Set exercise -
Find the string "hidden" in the listing and report every line that has it.

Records
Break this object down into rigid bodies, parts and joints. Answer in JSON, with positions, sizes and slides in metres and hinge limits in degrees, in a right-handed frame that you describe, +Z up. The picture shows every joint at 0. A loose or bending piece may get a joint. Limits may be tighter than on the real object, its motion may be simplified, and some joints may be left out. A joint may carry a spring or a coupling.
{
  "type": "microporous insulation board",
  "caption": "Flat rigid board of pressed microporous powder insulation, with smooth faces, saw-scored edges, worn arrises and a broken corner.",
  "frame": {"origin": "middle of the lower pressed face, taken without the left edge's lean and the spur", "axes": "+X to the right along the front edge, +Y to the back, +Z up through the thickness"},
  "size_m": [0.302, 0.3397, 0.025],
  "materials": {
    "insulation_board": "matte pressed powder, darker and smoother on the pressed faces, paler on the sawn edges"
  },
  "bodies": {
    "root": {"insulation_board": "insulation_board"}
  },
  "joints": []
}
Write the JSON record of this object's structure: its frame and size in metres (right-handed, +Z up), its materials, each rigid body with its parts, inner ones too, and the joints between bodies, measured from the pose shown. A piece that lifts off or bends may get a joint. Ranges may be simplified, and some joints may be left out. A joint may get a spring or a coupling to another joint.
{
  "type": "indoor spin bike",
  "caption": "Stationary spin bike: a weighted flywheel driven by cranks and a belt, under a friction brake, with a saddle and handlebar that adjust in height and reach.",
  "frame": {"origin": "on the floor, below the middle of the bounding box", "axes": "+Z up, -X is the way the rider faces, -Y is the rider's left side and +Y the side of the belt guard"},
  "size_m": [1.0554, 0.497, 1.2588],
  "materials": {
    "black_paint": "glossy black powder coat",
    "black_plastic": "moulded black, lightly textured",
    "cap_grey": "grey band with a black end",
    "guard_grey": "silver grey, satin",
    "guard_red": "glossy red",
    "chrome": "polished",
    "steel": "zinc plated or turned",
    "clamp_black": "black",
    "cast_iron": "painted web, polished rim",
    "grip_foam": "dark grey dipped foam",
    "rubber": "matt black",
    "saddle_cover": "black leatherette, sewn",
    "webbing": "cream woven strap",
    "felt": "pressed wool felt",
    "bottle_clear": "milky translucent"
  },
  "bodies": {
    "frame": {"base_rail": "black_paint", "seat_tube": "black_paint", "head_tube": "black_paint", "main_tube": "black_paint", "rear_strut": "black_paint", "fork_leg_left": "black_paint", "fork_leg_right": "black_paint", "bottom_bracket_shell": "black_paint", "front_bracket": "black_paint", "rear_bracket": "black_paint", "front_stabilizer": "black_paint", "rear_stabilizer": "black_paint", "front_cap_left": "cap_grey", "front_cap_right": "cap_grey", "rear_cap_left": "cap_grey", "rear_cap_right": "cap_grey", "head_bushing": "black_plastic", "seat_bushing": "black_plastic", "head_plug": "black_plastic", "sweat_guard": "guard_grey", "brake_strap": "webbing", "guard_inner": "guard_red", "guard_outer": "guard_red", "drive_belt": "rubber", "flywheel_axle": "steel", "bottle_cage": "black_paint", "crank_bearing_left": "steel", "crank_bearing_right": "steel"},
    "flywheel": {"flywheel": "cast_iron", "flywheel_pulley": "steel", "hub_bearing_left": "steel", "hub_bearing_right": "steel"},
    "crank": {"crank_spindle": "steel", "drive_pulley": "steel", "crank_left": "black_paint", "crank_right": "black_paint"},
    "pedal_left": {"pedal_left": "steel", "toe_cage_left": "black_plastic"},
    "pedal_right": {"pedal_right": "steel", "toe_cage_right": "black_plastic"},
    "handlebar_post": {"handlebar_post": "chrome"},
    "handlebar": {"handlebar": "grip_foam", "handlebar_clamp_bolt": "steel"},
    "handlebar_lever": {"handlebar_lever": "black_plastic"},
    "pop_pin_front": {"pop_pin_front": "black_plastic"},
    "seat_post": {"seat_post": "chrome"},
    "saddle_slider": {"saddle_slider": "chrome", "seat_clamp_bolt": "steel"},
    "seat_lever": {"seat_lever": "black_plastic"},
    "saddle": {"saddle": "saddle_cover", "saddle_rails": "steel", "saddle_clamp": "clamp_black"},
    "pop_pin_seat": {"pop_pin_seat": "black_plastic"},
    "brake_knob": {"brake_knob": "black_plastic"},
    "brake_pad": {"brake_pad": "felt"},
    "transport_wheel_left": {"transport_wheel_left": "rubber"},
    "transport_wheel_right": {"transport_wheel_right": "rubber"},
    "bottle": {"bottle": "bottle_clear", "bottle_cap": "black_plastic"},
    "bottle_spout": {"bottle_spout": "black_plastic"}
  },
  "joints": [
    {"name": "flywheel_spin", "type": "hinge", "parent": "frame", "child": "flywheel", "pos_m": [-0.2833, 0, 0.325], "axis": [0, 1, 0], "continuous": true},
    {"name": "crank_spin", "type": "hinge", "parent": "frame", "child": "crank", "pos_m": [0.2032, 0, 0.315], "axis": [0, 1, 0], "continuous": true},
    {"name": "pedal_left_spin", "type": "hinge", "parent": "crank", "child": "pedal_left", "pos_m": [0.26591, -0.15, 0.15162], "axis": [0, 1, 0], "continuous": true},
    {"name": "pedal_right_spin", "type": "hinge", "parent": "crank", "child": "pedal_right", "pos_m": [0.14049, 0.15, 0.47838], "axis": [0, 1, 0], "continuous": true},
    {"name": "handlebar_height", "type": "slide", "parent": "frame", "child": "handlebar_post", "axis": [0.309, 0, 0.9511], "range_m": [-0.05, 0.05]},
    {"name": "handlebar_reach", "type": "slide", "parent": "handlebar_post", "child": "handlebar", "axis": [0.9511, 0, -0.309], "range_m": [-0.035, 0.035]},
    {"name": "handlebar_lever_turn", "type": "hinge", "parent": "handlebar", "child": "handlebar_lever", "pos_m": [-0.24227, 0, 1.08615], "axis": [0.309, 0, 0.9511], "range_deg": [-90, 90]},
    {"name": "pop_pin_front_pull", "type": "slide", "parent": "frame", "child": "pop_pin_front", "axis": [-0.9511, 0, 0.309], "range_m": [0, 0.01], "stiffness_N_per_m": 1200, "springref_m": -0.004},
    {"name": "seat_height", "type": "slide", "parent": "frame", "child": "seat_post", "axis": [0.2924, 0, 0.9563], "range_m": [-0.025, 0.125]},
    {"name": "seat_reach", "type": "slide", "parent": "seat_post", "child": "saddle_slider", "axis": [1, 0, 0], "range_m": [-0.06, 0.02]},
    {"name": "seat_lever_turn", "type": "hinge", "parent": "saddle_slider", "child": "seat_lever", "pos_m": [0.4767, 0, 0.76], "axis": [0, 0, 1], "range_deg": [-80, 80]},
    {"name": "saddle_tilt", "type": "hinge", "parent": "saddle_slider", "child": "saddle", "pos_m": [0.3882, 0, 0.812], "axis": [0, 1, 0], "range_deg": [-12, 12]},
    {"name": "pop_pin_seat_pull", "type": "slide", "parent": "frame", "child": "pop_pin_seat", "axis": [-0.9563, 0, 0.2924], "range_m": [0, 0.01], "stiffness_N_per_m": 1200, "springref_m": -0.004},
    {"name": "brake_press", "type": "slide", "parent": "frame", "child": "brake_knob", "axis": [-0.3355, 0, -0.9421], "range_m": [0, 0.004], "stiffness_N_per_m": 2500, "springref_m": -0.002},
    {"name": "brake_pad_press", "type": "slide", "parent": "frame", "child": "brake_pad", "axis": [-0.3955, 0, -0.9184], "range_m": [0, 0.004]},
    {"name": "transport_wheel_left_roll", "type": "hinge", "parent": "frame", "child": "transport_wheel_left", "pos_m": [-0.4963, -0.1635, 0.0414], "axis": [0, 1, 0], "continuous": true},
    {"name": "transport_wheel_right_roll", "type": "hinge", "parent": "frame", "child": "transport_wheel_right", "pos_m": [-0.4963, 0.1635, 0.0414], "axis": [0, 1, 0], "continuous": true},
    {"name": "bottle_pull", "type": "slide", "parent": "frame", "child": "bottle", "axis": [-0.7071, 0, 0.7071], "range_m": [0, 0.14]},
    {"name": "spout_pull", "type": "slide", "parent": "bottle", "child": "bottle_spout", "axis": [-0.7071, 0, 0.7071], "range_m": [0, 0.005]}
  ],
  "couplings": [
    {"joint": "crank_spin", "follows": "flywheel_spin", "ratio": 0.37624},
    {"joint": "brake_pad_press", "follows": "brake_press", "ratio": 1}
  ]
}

==

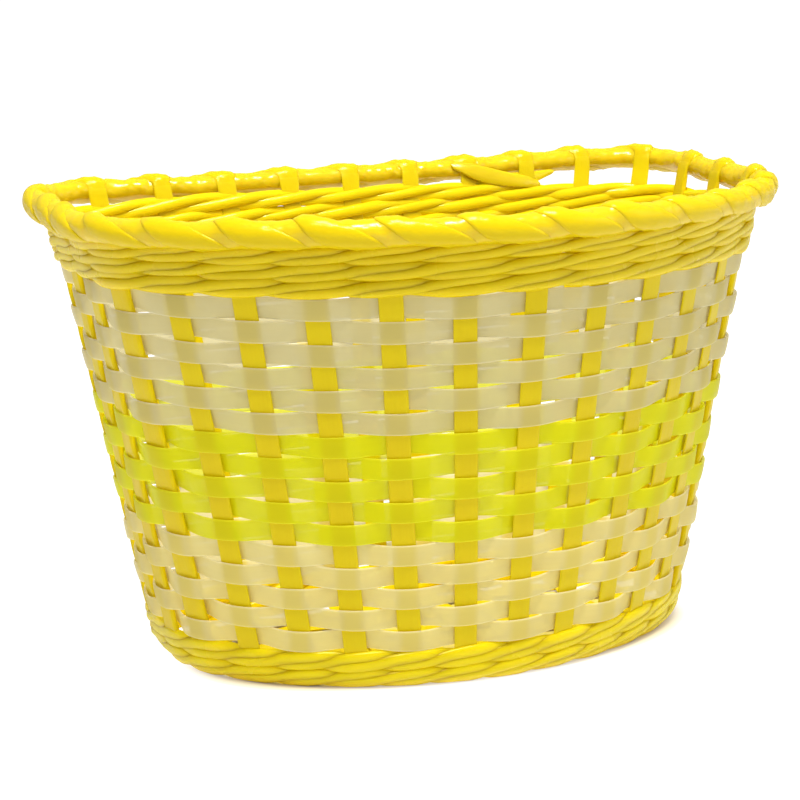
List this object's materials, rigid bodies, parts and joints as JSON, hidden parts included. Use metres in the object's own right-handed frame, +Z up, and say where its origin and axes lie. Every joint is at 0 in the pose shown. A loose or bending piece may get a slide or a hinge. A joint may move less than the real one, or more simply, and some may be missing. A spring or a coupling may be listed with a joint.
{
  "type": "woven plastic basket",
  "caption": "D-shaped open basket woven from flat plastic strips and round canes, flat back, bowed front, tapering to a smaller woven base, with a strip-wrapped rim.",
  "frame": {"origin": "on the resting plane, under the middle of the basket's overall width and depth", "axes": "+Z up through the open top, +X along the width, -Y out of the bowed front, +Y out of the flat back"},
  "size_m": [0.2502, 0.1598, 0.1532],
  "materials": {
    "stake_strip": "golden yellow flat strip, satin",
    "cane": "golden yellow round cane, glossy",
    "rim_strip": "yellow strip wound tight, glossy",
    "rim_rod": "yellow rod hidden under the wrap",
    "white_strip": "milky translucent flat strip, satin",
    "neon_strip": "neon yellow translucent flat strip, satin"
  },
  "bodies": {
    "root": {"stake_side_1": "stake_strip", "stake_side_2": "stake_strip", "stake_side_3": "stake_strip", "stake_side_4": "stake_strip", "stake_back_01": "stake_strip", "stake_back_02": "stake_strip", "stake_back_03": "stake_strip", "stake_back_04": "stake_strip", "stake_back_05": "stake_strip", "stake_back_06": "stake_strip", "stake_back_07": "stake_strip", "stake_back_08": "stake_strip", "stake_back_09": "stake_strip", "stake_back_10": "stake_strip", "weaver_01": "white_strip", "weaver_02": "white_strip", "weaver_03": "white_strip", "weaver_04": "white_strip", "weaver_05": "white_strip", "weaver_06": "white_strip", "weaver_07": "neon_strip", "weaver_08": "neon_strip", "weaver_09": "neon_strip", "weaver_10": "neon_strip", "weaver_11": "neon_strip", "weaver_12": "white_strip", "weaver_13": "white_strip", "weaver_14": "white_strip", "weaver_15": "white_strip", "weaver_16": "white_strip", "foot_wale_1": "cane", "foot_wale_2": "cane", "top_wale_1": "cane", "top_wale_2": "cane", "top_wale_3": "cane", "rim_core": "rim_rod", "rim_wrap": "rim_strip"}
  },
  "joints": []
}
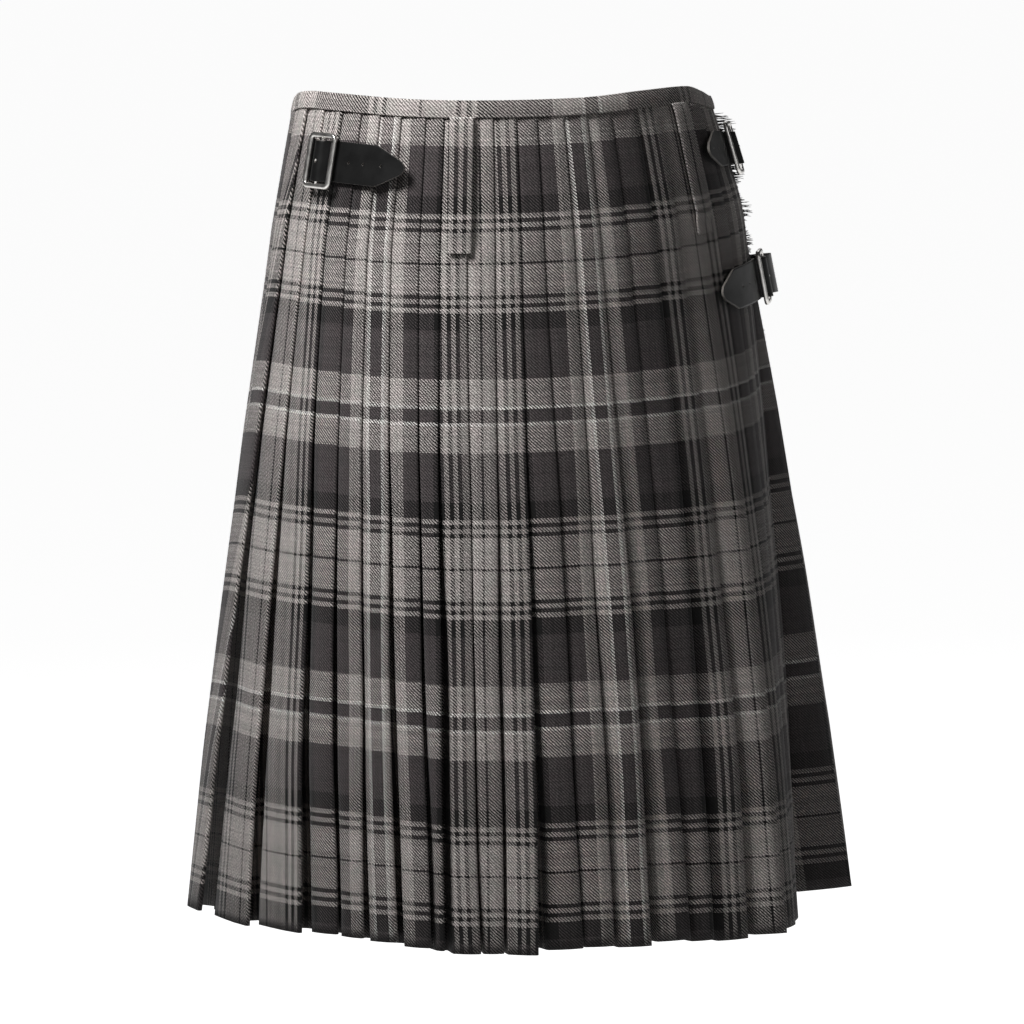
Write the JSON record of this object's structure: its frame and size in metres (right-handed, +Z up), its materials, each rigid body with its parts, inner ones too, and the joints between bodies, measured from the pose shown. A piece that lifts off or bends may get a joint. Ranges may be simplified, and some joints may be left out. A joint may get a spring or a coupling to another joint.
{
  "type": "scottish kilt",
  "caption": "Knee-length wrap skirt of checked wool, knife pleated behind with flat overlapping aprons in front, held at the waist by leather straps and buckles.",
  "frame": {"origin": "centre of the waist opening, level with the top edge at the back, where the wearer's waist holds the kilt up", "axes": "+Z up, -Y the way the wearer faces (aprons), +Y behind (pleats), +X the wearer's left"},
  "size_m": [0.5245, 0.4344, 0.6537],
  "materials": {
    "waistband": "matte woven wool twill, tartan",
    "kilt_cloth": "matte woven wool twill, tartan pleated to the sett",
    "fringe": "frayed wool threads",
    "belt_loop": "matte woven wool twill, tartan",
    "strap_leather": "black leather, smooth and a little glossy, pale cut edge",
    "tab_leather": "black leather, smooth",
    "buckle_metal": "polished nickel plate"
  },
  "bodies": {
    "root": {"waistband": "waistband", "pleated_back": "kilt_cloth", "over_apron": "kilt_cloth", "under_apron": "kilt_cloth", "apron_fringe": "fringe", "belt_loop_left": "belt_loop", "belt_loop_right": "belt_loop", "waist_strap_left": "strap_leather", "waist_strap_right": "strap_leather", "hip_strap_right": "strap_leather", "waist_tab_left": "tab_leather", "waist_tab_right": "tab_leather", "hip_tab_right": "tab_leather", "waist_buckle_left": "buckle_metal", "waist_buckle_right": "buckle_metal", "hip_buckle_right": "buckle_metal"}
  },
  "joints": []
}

Solution below -
List this object's materials, rigid bodies, parts and joints as JSON, hidden parts included. Use metres in the object's own right-handed frame, +Z up, and say where its origin and axes lie. Every joint is at 0 in the pose shown. A loose or bending piece may get a slide or a hinge. A joint may move less than the real one, or more simply, and some may be missing. A spring or a coupling may be listed with a joint.
    "rim_rod": "yellow rod hidden under the wrap",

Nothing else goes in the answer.